Further afield, it’s the brief vignettes of character who we see briefly who feel more tenderly rendered (or at least performed). I kept wanting to return to Kelvin Harrison Jr’s earnest BB King, for example. Harrison Jr is too briefly in the film to be an MVP but he is so wonderfully warm that I want Luhrmann’s film of that man. You can even see Butler working so well with him in moments the film yearns for when he leaves. Or, I kept waiting for Olivia DeJonge’s restless Priscilla to be given more to do, or for Kodi-Smith McPhee’s unctuous Jimmie Rodgers to reappear after his brief scenes in the first 20 minutes, or for David Wenham’s stolid Hank Snow, or even Dacre Montgomery’s slick LA producer, one of the stronger late-film performances. More than anything, I was waiting for us to return to the eclecticism of the first hour of performances from folks like Alton Mason’s Little Richard or Yola’s Sister Rosetta or the recently departed Shonka Dukureh’s Big Mama Thornton. Everything around the two men at the centre feels richer and more rewarding, and I can’t imagine that that’s on purpose in a film that keeps returning to them as often.

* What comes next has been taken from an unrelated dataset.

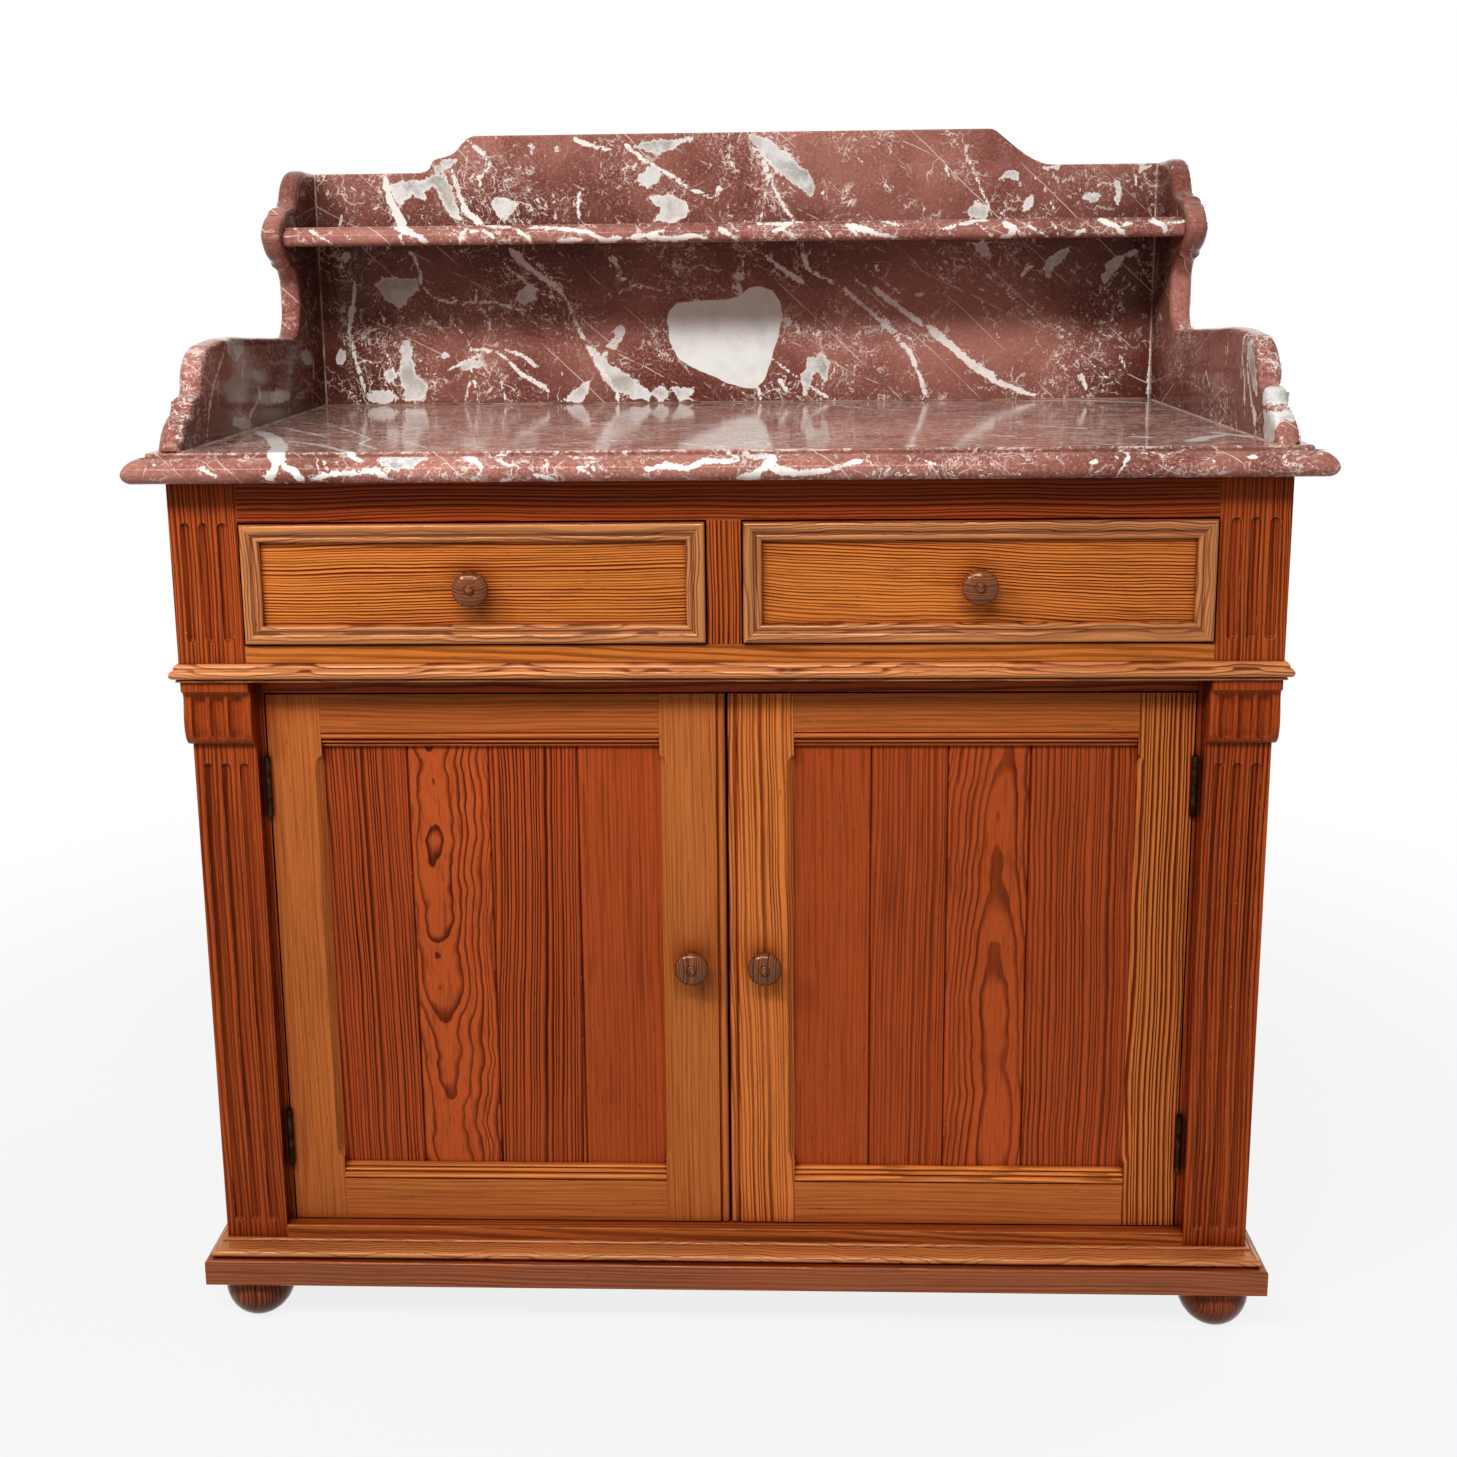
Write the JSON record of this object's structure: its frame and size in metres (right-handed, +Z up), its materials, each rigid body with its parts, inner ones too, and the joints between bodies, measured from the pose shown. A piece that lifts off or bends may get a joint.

But this is Luhrmann, so “Elvis” is never less than committed. Catherine Martin’s visual splendour continues to define Luhrmann’s work and “Elvis” is a visual wonder. I’m less confident about Mandy Walker’s dizzying cinematography, which is important in projecting the freneticism at work here, but sometimes feels like a misdirection for limitations of the script. But even when “Elvis” is low on conceptualisation, it is also so confidently committed to its sensations of its excess that it feels like a truly indelible film in its way, for better and for worse.
Biopics are an easy sell, and “Elvis” benefits from our own knowledge of this contemporary superstar. But, if Luhrmann is best at sensations, it’s a shame he didn’t home in on specific moments in Presley’s life rather than offering a life assessment. The last hour is the film’s weakest, as we keep waiting for the inevitable to come. I longed for the passionate fervour of that first hour. But there’s so much at work here that “Elvis” has moments of spectacular excellence, moments removed from ones that feel ungainly. If I am ambivalent about the film, I can think fondly of it at its heights, like a chilling sequence set to Yola singing “Strange Things Happening Every Day,” where everything truly feels like it’s working together. The film spends the next hour and a half navigating that symmetry. It’s classic Luhrmann, a singular entity in cinema, even as I remain decidedly mixed on the emotional level of his work.